The film opens with a recounting of the final night of the cruel Sir Hugo Baskerville, who met his end in the 1700s or thereabouts. He is lord and master of Baskerville Hall and all its surrounding lands. He is a monster of a human, quick to dole out physical punishment to his servants for little or no reason. He’s also a would-be rapist, pursuing a young maiden into the night. But, as is related, Hugo meets his end, apparently ripped to shreds by a mysterious hound that roams the moors of Devonshire. Since that time, according to the recounting, the moors have been a dangerous place for the descendants of Sir Hugo, the latest victim being Sir Charles Baskerville.
But a new Baskerville is to take up residence in the hall — Sir Henry Baskerville (Lee), young, dashing, and tall. At the behest of the family physician, Dr. Richard Mortimer (Francis de Wolff), Sir Henry hires Sherlock Holmes (Cushing) and Dr. John Watson (André Morrell) to investigate the death of Sir Charles and keep Sir Henry from any potential harm. What follows is Holmes and Watson sleuthing around town and moor trying to find out who, or what, has it in for the Baskervilles.
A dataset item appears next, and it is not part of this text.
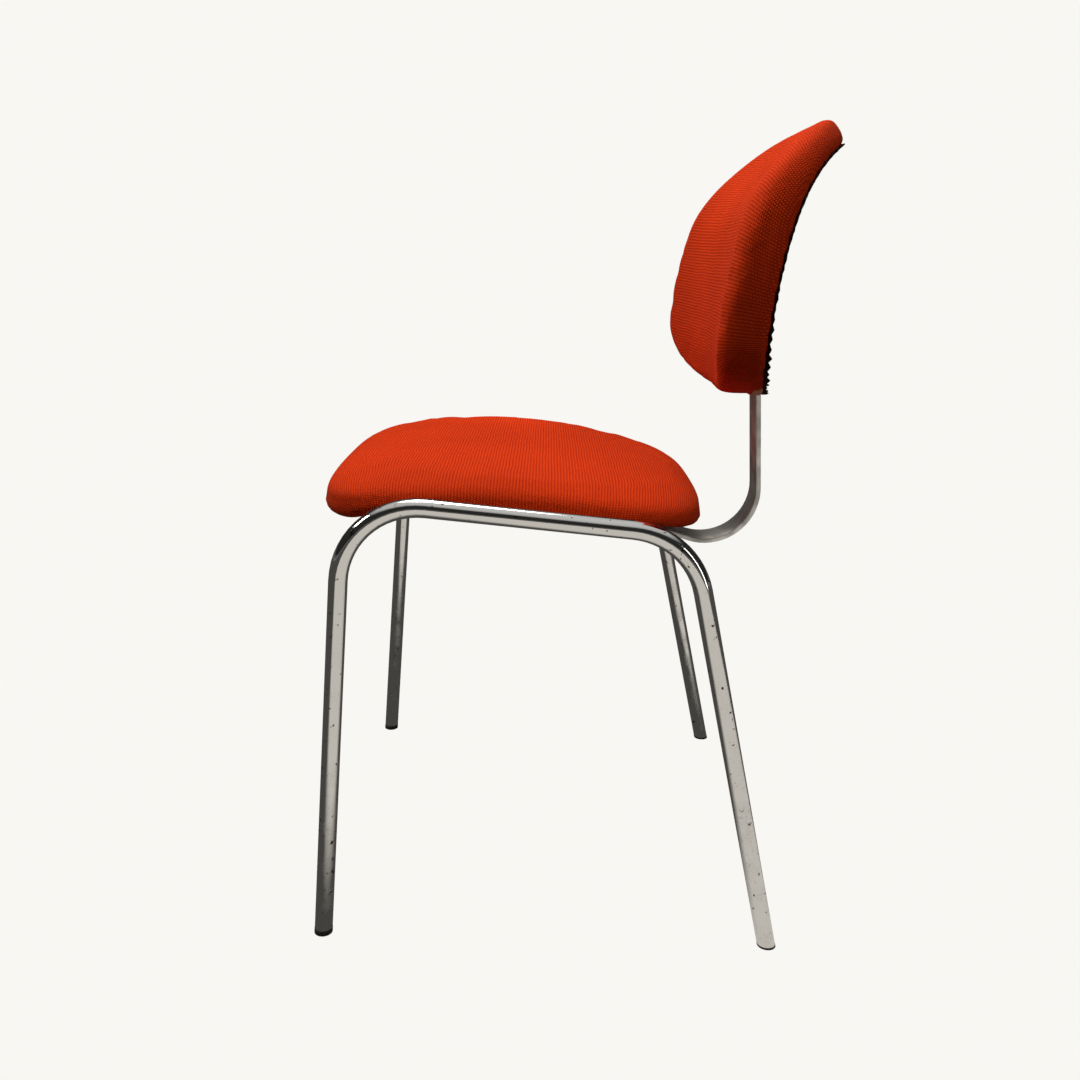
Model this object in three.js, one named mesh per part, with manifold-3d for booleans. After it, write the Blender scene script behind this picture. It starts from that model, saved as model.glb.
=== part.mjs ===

As a Sherlock Holmes film, Hound is no more or less impressive than any other. The source material may be revered, but I think that may be because it has the most recognizable title of all the Holmes stories. The story is, in fact, a little thin, as evidenced by the large amount of add-ons and padding in Peter Bryan’s screenplay. But, don’t think for a second that this is a mediocre or forgettable film. Hound is a fine example of a Hammer film. Being from the late 1950s, it relies on atmosphere rather than the gore that cropped up in later productions. It also relies on the strong performance of its lead. In this case that was Peter Cushing, since Christopher Lee’s Sir Henry was little more than a MacGuffin.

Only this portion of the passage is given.